Social media is a prevalent force but what is forgotten is how much free will is always going to be part of the equation. These preachers seem to only want to use social media and blogging for the activities that they like (keeping in touch with friends, finding events, finding others who have similar interests, and ranting about how the internet is keeping them from doing this in real life) but abandon it for the habits they claim to hate (hours spent at a computer, translating human tone and emotion into text). It does not work this way, as everything we will ever do or accomplish becomes a trade-off eventually.

Expectations are a dangerous thing. They fill our heads with such wildly idealistic scenarios and make failure so much harder to take. All of the aforementioned aspects of Golden Age Thinking are enveloped in expectations of the present that go largely unfulfilled. How could you want the past if you were satisfied with the present?

It’s as if everyone who buys into the Golden Age thinks that the now should be different, that the world should be even more connected but not in ways where that is actually possible; and because we are connecting more than ever, that people should be happier, even if we’re not – as if increased human interaction automatically increased harmony throughout history (see: Globalization). Here’s a radical notion though: perhaps it’s not technology that is ultimately making us unhappy, it’s the implicit expectation that they should be that lead us to that end.

From this generational chaos and confusion of the zeitgeist problem, there arises the bold yet somehow unsavory notion that maybe we’re doing things right – or as right as we can be. What if we get rid of the constant shame of the ever-present now that weighs us down, could we feel a little bit better about our lives?

We’re also in control of how much we consume, how much we text, and how much we blog. Everyone has a different threshold, and so it’s possible to take the things we liked about a past generation and incorporate it into our hyper-stimulated lives.

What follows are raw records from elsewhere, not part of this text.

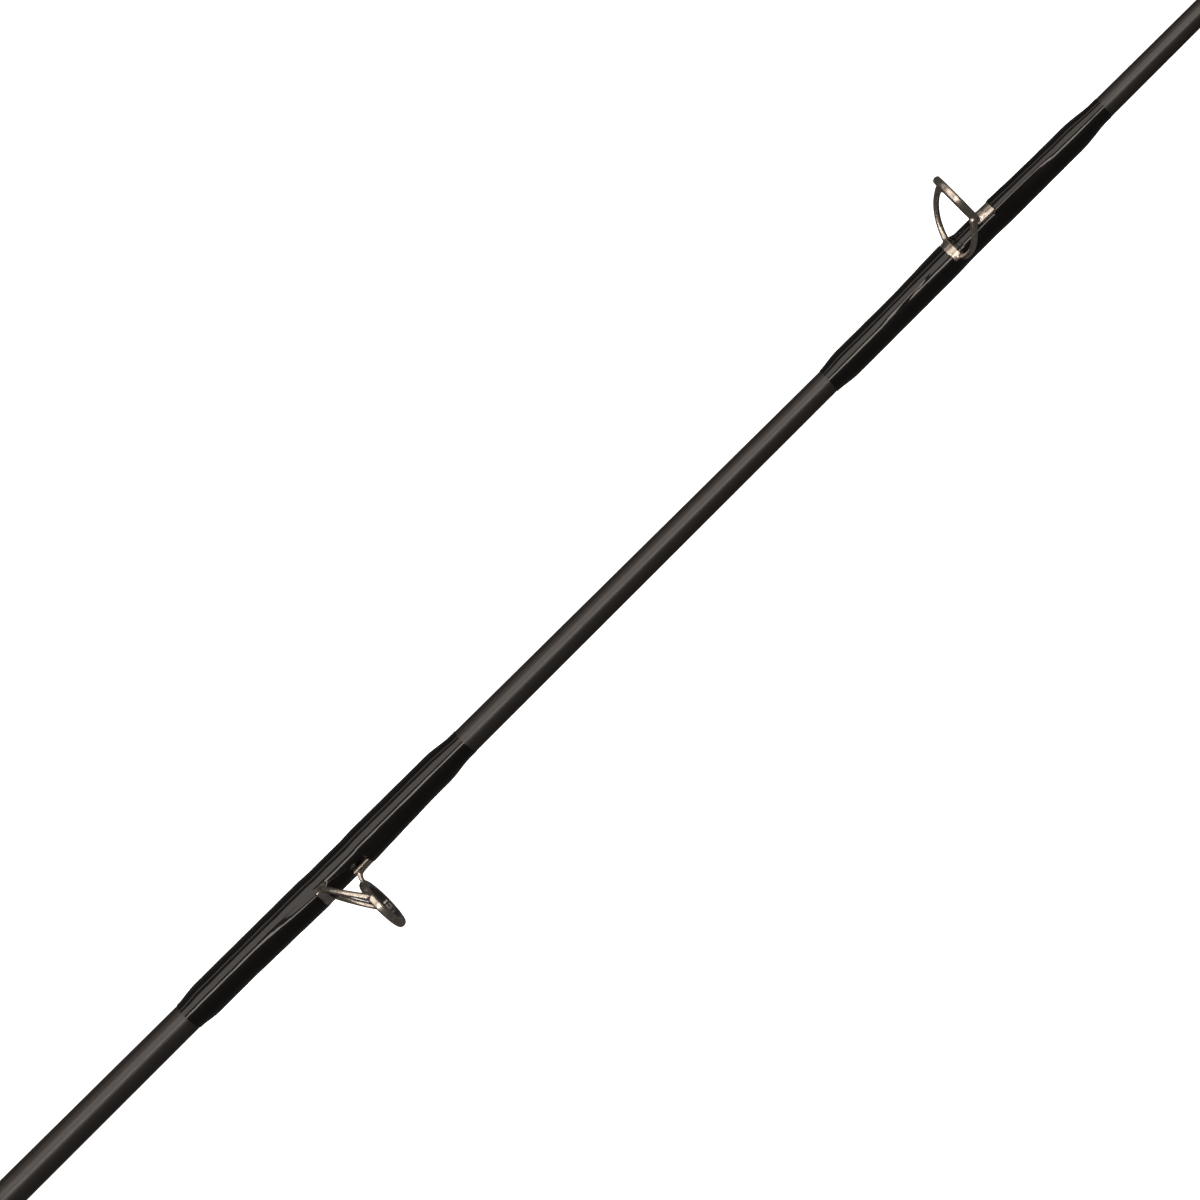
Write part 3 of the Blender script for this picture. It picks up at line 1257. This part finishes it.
def stage_material(name, colour):
    """A matt surface that glows evenly white."""
    mat = bpy.data.materials.new(name)
    mat.use_nodes = True
    shader = mat.node_tree.nodes["Principled BSDF"]
    shader.inputs["Base Color"].default_value = (*colour, 1)
    shader.inputs["Roughness"].default_value = 0.9
    shader.inputs["Specular IOR Level"].default_value = 0.0
    shader.inputs["Emission Color"].default_value = (1, 1, 1, 1)
    shader.inputs["Emission Strength"].default_value = 1.0
    return mat


def make_floor():
    """A pale floor well below the rod, and a pale backdrop far round it. Neither shows in reflections."""
    bpy.ops.mesh.primitive_plane_add(size=90, location=(1.0, 0, -0.45))
    floor = bpy.context.object
    floor.name = "floor"
    floor.data.materials.append(stage_material("floor_white", (0.9, 0.9, 0.9)))
    bpy.ops.mesh.primitive_uv_sphere_add(radius=60, segments=48, ring_count=24, location=(1.0, 0, 0))
    backdrop = bpy.context.object
    backdrop.name = "backdrop"
    backdrop.data.materials.append(stage_material("backdrop_white", (0.0, 0.0, 0.0)))
    for surround in (floor, backdrop):
        surround.visible_glossy = False
        surround.visible_diffuse = False
    backdrop.visible_shadow = False


LIGHT_TINT = (1.0, 0.9, 0.82)


def softbox(name, start, end, radiance):
    """A long light parallel to the rod, between two angles in degrees from straight up towards the camera."""
    distance, length = 2.4, 7.0
    width = 2 * distance * math.tan(math.radians(end - start) / 2)
    middle_x = (cad_box[0].x + cad_box[1].x) / 2
    a = math.radians((start + end) / 2)
    data = bpy.data.lights.new(name, "AREA")
    data.shape = "RECTANGLE"
    data.size, data.size_y = length, width
    data.energy = radiance * math.pi * length * width
    data.color = LIGHT_TINT
    light = bpy.data.objects.new(name, data)
    bpy.context.scene.collection.objects.link(light)
    light.location = (middle_x, -math.sin(a) * distance, math.cos(a) * distance)
    light.rotation_euler = (-a, 0, 0)
    light.visible_camera = False


def make_lights():
    softbox("key", 22, 51, 5.2)
    softbox("shoulder", -14, 20, 1.6)
    softbox("sky", -62, -16, 0.75)
    world = bpy.data.worlds.new("world")
    world.use_nodes = True
    world.node_tree.nodes["Background"].inputs["Color"].default_value = (1, 0.97, 0.94, 1)
    world.node_tree.nodes["Background"].inputs["Strength"].default_value = 0.08
    bpy.context.scene.world = world
    bpy.context.scene.view_settings.view_transform = "Standard"
    bpy.context.scene.view_settings.look = "None"


make_floor()
make_lights()

bpy.context.view_layer.update()
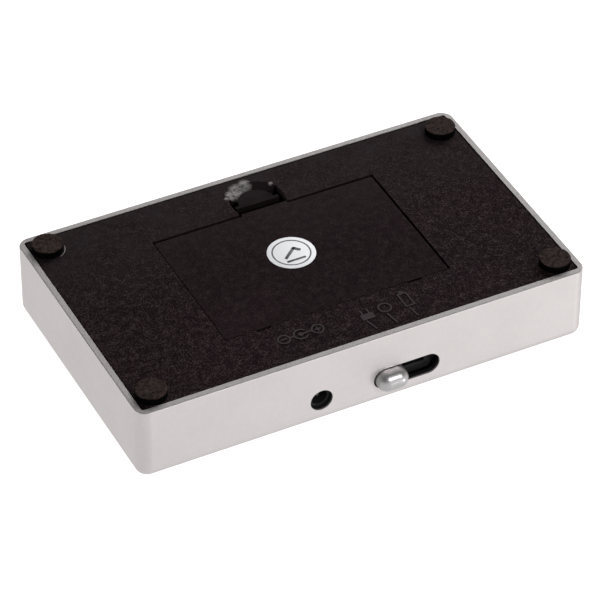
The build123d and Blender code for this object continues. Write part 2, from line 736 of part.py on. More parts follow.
def bend_radii(route):
    """One radius for each inner point: 0.45 of the shorter run, over the tangent of half the turn."""
    points = [Vector(*p) for p in route]
    radii = []
    for before, at, after in zip(points, points[1:], points[2:]):
        turn = (at - before).get_angle(after - at)
        shorter = min((at - before).length, (after - at).length)
        radii.append(0.45 * shorter / tan(radians(turn / 2)))
    return radii


for name, route in leads.items():
    radii = bend_radii(route)
    print(name, "bend radii", [round(r, 1) for r in radii])
    with BuildPart() as lead:
        with BuildLine() as path:
            FilletPolyline(*route, radius=radii)
        with BuildSketch(Plane(origin=path.line @ 0, z_dir=path.line % 0)):
            Circle(lead_diameter / 2)
        sweep()
    save(lead.part, name)
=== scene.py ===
# Lighted display base: its looks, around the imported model. Metres; +Z up, +Y to the wall with the switch.
import json
import math

import bmesh
import bpy
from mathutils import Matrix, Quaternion, Vector


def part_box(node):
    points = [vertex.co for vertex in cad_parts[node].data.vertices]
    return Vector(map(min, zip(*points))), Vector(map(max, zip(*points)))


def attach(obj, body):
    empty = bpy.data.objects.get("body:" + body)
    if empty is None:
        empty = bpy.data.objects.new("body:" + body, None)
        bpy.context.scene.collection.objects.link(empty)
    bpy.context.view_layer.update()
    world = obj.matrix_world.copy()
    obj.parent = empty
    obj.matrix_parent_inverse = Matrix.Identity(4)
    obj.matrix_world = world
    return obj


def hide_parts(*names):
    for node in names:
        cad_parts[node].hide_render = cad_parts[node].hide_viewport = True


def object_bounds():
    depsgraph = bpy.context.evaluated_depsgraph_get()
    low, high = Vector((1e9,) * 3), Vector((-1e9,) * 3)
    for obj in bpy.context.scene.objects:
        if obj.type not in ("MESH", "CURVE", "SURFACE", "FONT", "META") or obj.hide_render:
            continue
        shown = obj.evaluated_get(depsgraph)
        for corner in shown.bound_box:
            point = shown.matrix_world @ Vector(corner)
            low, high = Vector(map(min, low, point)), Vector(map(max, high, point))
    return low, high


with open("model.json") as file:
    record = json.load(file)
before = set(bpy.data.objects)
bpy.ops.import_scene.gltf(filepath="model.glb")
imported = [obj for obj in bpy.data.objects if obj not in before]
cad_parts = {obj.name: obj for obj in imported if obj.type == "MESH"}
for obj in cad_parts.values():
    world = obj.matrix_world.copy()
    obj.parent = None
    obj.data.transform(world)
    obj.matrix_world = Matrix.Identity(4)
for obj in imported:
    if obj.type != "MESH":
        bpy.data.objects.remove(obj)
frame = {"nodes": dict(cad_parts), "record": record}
cadLow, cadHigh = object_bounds()
nodes = frame["nodes"]
mm = 0.001

caseLow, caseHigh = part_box("top_shell")
caseMiddle = (caseLow + caseHigh) / 2
caseHalf = (caseHigh - caseLow) / 2
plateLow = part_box("bottom_plate")[0]  # the tops of its raised marks
latchLow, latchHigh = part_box("latch_tongue")

cameraSet = {
    "lens": 225.16,
    "sensor": 36.0,
    "place": (-0.39945, 0.78710, -0.72164),  # below, behind and to the left of the base
    "aim": (-0.00953, 0.01659, 0.0024),
    "roll": -179.772,  # upside down, as the base lies
}


def makeCamera(s):
    data = bpy.data.cameras.new("camera")
    camera = bpy.data.objects.new("camera", data)
    bpy.context.scene.collection.objects.link(camera)
    data.lens = s["lens"]
    data.sensor_width = s["sensor"]
    data.clip_start = 0.05
    data.clip_end = 60
    look = Vector(s["aim"]) - Vector(s["place"])
    camera.location = s["place"]
    camera.rotation_mode = "QUATERNION"
    camera.rotation_quaternion = look.to_track_quat("-Z", "Y") @ Quaternion((0, 0, 1), math.radians(s["roll"]))
    bpy.context.scene.camera = camera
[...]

All humanity wants convenience and simplicity out of life, so unsurprisingly we turn to technology. It is, however, ridiculous to believe that these have much to do with whether or not we are truly happy – as if simplicity and convenience ever implied fulfillment to begin with. If we just let progress be progress without the assumption that we should become happier for it, we might actually afford ourselves the liberty to feel just that.